### Task
Restate word for word the lines of the data below, from the first through the one that has "label_floor, label_face +".

***** Dataset excerpt *****

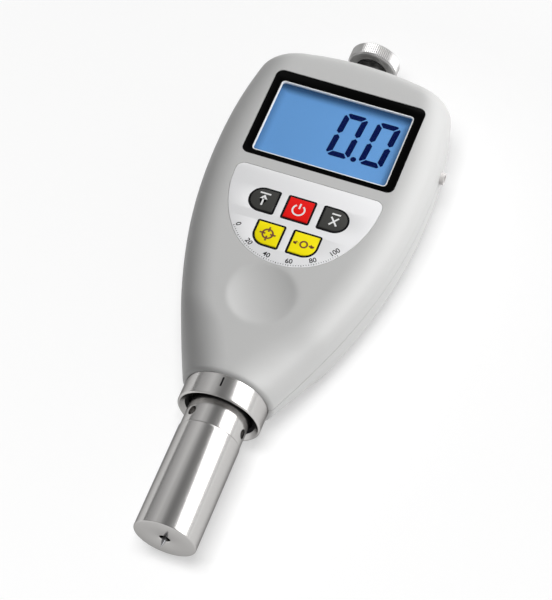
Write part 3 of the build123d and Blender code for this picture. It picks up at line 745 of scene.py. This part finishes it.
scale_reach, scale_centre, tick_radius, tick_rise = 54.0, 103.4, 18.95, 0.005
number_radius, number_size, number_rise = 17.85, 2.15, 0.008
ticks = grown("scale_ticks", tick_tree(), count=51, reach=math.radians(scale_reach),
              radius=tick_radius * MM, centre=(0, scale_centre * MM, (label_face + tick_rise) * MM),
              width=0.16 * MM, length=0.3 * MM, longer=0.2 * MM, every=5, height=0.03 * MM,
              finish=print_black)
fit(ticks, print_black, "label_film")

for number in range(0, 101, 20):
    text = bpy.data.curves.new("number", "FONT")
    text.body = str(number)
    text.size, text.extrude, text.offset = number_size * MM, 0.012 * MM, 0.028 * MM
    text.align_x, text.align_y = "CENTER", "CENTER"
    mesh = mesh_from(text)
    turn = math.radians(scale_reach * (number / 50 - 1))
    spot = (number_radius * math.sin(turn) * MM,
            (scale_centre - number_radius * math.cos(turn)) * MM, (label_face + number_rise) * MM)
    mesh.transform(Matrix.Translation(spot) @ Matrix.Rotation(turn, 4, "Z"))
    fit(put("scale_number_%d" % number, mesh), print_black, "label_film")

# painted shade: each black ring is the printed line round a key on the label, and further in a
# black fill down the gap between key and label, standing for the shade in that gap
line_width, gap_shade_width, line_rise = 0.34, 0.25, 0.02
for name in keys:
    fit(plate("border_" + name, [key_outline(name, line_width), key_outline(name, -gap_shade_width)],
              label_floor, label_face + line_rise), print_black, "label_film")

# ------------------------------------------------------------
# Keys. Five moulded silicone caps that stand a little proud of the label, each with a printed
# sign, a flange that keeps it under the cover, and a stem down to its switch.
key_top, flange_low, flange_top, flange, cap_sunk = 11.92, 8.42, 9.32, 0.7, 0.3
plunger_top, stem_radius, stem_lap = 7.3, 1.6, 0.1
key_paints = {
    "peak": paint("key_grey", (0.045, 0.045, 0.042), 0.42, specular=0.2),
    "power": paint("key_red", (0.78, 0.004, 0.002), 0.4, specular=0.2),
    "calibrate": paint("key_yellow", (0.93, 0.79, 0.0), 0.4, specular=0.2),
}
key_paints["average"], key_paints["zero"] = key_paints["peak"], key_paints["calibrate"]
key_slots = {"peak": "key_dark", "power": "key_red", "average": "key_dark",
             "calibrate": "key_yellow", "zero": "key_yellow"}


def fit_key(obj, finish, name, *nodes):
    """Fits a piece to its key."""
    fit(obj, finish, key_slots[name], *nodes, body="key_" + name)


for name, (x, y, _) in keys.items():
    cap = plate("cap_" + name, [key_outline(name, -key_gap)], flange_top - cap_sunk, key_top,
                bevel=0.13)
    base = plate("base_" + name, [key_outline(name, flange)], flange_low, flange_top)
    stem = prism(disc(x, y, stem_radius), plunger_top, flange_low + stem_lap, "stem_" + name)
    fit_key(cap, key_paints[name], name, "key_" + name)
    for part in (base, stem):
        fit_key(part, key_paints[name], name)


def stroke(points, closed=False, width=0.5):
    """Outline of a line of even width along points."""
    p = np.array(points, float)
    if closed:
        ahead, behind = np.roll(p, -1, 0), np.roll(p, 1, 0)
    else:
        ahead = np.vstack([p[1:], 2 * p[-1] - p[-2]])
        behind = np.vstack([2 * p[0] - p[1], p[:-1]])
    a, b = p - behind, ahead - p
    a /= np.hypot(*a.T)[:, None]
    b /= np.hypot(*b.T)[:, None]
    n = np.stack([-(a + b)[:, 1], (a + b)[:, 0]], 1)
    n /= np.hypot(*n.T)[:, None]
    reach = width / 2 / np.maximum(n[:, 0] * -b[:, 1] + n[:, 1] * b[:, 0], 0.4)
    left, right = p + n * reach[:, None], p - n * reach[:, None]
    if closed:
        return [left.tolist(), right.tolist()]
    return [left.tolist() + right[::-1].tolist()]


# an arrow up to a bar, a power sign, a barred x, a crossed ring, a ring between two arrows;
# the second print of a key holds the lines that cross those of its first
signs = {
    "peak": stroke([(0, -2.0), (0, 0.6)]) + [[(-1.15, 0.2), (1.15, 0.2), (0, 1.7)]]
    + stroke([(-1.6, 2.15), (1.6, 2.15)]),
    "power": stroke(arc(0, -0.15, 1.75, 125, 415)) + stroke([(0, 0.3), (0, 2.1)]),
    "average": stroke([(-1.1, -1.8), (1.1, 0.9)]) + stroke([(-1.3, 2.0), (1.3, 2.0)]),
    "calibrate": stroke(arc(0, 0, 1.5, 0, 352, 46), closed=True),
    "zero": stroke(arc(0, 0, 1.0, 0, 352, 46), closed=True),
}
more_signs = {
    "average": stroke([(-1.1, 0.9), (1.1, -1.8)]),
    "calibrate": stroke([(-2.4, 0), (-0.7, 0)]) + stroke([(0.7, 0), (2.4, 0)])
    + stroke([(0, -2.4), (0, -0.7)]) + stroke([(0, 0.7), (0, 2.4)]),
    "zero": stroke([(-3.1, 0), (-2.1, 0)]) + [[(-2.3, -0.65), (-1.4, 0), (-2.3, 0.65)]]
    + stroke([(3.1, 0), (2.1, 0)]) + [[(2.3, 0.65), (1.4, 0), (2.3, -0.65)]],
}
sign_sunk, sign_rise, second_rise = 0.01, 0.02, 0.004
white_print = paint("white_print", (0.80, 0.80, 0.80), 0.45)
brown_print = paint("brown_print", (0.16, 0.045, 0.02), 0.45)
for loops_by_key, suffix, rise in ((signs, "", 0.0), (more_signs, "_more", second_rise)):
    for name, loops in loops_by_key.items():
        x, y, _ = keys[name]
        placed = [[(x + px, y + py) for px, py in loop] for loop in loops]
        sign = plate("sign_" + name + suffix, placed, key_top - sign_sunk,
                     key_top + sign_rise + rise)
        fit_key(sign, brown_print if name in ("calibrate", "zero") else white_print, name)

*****

### Solution to this problem
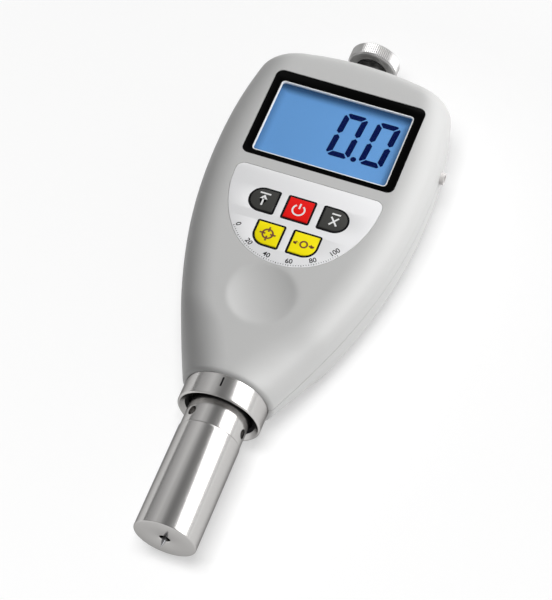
Write part 3 of the build123d and Blender code for this picture. It picks up at line 745 of scene.py. This part finishes it.
scale_reach, scale_centre, tick_radius, tick_rise = 54.0, 103.4, 18.95, 0.005
number_radius, number_size, number_rise = 17.85, 2.15, 0.008
ticks = grown("scale_ticks", tick_tree(), count=51, reach=math.radians(scale_reach),
              radius=tick_radius * MM, centre=(0, scale_centre * MM, (label_face + tick_rise) * MM),
              width=0.16 * MM, length=0.3 * MM, longer=0.2 * MM, every=5, height=0.03 * MM,
              finish=print_black)
fit(ticks, print_black, "label_film")

for number in range(0, 101, 20):
    text = bpy.data.curves.new("number", "FONT")
    text.body = str(number)
    text.size, text.extrude, text.offset = number_size * MM, 0.012 * MM, 0.028 * MM
    text.align_x, text.align_y = "CENTER", "CENTER"
    mesh = mesh_from(text)
    turn = math.radians(scale_reach * (number / 50 - 1))
    spot = (number_radius * math.sin(turn) * MM,
            (scale_centre - number_radius * math.cos(turn)) * MM, (label_face + number_rise) * MM)
    mesh.transform(Matrix.Translation(spot) @ Matrix.Rotation(turn, 4, "Z"))
    fit(put("scale_number_%d" % number, mesh), print_black, "label_film")

# painted shade: each black ring is the printed line round a key on the label, and further in a
# black fill down the gap between key and label, standing for the shade in that gap
line_width, gap_shade_width, line_rise = 0.34, 0.25, 0.02
for name in keys:
    fit(plate("border_" + name, [key_outline(name, line_width), key_outline(name, -gap_shade_width)],
              label_floor, label_face + line_rise), print_black, "label_film")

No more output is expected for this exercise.